## Problem details
Transcribe, exactly as they appear, the line that contains "The Blender code", the line that contains "lines.append((shrunk(outline, draft), True))", and every line in between, and nothing else.

* BEGIN Entries supplied *

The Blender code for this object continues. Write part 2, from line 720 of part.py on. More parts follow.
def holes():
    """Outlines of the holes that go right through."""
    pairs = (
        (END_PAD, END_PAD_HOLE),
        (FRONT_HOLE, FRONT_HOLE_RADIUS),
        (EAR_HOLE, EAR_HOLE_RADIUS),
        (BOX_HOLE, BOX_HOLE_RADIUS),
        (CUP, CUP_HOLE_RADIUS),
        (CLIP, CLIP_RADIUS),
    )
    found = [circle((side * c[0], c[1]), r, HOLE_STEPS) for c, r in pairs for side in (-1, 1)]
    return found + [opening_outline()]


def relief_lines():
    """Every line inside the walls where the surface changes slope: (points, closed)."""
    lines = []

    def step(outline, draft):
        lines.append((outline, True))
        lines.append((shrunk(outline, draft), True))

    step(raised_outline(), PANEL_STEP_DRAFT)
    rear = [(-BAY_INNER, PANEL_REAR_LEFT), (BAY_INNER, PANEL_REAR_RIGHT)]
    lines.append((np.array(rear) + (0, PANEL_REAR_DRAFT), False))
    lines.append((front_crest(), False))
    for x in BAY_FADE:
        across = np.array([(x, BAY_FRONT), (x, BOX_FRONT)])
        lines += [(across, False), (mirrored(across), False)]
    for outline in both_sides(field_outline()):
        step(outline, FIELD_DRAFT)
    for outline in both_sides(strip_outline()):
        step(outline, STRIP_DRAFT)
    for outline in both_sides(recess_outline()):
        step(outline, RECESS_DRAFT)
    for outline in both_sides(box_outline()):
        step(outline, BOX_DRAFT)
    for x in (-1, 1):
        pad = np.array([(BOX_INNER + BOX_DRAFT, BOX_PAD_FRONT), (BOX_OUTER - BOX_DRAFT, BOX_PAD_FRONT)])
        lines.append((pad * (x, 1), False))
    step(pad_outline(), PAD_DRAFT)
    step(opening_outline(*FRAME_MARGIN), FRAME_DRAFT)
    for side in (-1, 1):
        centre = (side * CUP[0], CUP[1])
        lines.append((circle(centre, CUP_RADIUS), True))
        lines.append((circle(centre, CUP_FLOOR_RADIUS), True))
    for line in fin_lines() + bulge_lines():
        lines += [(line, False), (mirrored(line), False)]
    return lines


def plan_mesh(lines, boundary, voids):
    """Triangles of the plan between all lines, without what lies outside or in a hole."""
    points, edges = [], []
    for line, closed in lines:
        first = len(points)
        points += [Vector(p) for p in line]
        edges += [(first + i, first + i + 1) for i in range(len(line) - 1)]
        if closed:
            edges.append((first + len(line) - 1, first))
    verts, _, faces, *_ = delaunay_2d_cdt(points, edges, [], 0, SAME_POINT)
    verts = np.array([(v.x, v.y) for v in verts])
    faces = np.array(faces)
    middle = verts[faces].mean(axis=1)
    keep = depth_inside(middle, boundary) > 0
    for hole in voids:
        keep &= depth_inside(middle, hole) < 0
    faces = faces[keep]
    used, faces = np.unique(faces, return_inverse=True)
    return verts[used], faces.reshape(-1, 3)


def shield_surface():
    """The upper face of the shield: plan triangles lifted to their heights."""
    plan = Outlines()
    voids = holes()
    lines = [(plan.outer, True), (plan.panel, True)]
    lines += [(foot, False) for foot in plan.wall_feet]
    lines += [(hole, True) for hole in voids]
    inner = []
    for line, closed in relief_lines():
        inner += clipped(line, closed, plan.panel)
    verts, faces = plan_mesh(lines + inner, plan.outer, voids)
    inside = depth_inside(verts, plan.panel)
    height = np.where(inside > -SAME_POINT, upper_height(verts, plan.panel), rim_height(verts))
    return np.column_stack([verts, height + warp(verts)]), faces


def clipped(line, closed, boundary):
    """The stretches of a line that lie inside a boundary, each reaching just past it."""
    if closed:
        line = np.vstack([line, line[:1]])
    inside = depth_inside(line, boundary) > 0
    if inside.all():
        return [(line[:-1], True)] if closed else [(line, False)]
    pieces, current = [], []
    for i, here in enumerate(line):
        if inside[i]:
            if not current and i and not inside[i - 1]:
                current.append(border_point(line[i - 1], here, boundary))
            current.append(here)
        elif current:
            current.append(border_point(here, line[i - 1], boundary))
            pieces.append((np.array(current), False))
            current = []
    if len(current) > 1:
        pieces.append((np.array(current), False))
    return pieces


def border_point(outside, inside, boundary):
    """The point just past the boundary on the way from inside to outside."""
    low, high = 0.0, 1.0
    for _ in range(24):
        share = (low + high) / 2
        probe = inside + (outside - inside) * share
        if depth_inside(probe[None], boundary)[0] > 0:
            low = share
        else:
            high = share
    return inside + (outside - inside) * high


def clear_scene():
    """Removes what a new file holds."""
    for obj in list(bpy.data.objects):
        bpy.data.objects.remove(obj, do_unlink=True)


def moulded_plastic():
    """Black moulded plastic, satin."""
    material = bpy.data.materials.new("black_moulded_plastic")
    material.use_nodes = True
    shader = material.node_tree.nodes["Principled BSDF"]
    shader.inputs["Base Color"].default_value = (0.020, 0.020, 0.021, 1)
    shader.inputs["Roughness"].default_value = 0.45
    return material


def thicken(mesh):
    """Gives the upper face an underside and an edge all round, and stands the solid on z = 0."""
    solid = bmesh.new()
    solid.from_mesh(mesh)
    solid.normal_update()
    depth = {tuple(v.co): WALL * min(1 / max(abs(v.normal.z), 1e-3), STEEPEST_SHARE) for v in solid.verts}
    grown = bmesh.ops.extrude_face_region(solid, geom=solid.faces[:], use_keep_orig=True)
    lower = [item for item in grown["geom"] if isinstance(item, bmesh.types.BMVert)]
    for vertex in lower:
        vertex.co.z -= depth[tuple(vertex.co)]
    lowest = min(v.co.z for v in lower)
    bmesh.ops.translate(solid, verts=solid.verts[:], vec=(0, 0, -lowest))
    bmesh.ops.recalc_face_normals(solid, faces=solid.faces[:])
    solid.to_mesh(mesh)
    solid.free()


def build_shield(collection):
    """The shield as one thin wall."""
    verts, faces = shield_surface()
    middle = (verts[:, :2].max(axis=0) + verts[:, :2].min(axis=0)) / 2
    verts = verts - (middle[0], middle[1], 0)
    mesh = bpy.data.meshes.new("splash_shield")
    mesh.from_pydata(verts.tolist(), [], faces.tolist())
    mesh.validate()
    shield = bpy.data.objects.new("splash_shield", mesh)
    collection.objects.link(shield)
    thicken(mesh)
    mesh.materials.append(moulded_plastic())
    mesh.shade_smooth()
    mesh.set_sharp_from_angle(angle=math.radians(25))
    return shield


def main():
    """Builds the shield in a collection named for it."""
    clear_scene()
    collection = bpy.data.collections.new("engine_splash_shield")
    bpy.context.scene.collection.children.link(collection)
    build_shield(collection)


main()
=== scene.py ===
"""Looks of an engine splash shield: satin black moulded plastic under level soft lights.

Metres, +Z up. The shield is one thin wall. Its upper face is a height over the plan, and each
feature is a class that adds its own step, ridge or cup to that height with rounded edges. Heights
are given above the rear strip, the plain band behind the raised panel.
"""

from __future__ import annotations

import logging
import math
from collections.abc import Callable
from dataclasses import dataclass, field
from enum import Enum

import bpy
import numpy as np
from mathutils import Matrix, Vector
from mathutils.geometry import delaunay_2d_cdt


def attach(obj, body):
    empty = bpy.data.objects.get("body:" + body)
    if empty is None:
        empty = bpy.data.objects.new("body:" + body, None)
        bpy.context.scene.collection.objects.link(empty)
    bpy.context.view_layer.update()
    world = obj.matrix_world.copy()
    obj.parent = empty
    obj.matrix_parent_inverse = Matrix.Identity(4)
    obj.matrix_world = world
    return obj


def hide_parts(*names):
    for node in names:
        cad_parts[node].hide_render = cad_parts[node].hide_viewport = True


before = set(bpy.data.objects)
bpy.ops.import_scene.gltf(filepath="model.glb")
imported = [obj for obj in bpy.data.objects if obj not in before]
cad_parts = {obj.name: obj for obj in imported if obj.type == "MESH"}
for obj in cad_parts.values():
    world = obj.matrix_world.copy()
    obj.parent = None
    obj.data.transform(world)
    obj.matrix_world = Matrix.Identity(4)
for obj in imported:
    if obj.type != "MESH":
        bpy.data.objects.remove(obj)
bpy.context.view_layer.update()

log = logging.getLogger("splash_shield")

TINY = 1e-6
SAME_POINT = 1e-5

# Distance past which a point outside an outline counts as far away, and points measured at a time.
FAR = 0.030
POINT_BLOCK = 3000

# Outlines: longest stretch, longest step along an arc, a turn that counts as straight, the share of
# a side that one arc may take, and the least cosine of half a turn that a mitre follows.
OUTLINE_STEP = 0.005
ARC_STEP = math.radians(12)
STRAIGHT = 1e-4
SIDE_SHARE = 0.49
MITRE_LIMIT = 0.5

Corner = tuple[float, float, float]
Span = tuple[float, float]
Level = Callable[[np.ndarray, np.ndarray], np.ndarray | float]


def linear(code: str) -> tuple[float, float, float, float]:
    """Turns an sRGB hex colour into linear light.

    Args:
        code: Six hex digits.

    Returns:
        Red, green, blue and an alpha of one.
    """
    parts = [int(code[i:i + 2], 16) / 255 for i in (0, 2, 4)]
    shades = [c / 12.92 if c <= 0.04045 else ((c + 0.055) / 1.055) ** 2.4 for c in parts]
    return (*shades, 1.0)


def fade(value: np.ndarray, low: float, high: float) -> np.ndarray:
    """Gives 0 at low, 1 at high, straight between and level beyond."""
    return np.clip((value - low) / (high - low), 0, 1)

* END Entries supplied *
* BEGIN Entries supplied *

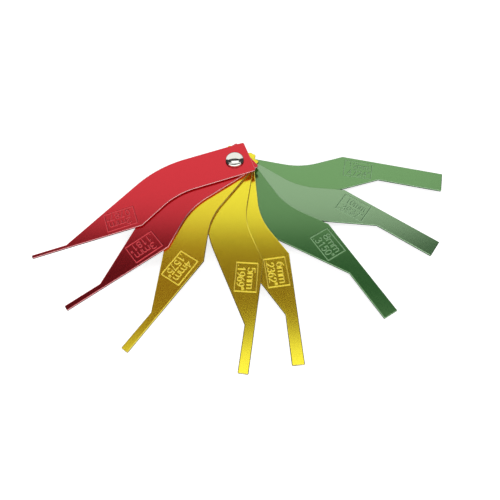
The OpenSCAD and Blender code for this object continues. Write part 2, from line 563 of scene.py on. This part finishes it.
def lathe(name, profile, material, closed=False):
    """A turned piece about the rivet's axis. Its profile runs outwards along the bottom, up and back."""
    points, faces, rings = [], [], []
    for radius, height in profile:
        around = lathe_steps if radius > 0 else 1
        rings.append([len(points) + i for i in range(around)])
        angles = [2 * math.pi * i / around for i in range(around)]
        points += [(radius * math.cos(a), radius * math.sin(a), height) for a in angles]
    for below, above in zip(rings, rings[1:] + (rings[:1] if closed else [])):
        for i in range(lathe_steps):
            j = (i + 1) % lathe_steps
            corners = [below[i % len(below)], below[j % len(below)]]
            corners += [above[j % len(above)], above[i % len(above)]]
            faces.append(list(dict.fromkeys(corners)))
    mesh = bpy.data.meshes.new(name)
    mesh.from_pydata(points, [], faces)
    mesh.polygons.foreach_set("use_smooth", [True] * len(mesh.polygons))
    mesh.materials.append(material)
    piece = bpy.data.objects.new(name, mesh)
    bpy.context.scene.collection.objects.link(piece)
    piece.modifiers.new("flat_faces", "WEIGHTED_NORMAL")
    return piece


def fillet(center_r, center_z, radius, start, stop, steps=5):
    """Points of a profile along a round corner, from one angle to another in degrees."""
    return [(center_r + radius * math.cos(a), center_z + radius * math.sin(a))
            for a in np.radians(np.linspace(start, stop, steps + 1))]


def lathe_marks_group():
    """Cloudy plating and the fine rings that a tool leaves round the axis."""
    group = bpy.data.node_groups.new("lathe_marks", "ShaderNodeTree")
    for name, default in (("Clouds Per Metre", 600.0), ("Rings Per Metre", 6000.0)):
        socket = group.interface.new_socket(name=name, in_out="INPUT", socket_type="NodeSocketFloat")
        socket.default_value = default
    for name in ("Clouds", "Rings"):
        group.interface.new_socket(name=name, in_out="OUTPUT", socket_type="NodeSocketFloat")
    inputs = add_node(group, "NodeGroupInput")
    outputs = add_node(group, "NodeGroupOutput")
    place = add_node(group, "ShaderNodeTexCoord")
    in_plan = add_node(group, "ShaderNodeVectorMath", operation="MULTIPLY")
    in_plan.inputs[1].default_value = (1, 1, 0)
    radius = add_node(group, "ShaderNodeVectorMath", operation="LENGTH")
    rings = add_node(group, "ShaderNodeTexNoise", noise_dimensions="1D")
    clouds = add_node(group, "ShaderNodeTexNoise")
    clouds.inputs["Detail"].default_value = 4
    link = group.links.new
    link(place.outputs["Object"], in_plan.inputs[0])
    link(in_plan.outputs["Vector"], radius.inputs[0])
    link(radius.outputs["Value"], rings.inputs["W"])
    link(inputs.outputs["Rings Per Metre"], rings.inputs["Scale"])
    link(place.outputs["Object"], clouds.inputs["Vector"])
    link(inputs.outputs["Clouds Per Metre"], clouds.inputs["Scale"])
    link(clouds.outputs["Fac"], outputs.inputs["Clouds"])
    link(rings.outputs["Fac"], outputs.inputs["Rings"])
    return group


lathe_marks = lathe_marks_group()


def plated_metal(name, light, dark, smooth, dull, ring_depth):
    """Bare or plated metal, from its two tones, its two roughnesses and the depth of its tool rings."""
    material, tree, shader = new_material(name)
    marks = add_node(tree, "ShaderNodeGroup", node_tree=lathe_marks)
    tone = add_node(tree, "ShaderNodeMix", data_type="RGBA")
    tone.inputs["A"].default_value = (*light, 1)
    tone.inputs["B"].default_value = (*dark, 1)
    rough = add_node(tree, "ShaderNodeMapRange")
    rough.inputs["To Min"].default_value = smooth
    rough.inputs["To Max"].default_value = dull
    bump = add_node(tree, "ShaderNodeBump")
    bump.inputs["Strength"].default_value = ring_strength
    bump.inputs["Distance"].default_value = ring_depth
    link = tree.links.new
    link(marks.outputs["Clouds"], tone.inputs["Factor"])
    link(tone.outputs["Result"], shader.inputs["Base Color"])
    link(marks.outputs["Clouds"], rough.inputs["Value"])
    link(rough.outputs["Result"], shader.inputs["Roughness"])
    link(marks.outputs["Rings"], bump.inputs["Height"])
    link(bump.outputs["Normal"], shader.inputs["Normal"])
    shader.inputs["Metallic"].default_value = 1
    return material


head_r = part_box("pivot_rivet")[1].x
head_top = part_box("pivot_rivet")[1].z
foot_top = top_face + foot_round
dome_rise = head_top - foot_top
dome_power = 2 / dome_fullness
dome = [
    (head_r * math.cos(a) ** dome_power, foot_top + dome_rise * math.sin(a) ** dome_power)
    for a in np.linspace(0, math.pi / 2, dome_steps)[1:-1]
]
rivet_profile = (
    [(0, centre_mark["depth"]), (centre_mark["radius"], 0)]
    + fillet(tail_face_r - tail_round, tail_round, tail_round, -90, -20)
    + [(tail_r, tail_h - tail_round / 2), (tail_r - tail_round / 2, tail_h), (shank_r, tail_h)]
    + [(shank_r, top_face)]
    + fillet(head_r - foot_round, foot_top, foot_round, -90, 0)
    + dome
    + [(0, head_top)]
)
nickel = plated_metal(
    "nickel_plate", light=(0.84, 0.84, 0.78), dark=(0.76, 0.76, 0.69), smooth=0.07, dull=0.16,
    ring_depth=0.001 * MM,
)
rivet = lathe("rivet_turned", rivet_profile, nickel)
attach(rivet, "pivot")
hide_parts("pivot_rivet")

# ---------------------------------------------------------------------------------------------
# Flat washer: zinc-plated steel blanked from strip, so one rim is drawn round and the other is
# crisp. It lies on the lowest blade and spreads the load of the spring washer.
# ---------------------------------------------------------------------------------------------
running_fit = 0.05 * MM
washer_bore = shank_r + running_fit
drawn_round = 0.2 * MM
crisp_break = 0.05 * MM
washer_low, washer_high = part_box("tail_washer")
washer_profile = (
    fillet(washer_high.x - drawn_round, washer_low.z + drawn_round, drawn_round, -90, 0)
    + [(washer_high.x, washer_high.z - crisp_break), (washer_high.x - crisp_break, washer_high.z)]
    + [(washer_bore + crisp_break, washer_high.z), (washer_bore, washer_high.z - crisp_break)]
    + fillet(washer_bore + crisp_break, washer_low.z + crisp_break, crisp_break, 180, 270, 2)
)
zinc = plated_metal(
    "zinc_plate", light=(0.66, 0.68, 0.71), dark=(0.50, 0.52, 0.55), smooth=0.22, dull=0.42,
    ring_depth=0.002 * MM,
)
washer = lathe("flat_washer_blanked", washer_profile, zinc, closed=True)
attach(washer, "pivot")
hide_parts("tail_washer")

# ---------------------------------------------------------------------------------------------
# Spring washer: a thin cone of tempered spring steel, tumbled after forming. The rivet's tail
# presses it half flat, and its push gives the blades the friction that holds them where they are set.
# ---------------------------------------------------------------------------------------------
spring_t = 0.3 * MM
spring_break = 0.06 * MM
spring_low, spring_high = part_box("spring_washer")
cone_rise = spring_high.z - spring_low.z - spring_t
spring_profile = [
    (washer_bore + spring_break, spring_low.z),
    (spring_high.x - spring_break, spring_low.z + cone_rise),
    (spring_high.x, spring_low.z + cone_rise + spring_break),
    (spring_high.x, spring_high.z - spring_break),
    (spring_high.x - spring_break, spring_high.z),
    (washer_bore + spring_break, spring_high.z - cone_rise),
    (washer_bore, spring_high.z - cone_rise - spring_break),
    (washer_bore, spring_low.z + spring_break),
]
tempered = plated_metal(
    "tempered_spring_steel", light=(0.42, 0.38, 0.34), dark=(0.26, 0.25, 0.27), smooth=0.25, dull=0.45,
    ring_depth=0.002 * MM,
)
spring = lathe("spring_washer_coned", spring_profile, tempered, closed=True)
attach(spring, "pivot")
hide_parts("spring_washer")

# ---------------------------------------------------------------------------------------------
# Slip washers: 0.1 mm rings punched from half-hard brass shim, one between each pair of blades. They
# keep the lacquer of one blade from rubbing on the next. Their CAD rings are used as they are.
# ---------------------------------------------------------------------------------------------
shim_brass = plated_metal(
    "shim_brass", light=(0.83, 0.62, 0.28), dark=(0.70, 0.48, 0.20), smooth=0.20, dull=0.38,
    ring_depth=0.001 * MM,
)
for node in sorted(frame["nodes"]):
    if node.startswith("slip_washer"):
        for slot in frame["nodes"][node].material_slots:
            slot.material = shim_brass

* END Entries supplied *

## Output for this exercise
The Blender code for this object continues. Write part 2, from line 720 of part.py on. More parts follow.
def holes():
    """Outlines of the holes that go right through."""
    pairs = (
        (END_PAD, END_PAD_HOLE),
        (FRONT_HOLE, FRONT_HOLE_RADIUS),
        (EAR_HOLE, EAR_HOLE_RADIUS),
        (BOX_HOLE, BOX_HOLE_RADIUS),
        (CUP, CUP_HOLE_RADIUS),
        (CLIP, CLIP_RADIUS),
    )
    found = [circle((side * c[0], c[1]), r, HOLE_STEPS) for c, r in pairs for side in (-1, 1)]
    return found + [opening_outline()]


def relief_lines():
    """Every line inside the walls where the surface changes slope: (points, closed)."""
    lines = []

    def step(outline, draft):
        lines.append((outline, True))
        lines.append((shrunk(outline, draft), True))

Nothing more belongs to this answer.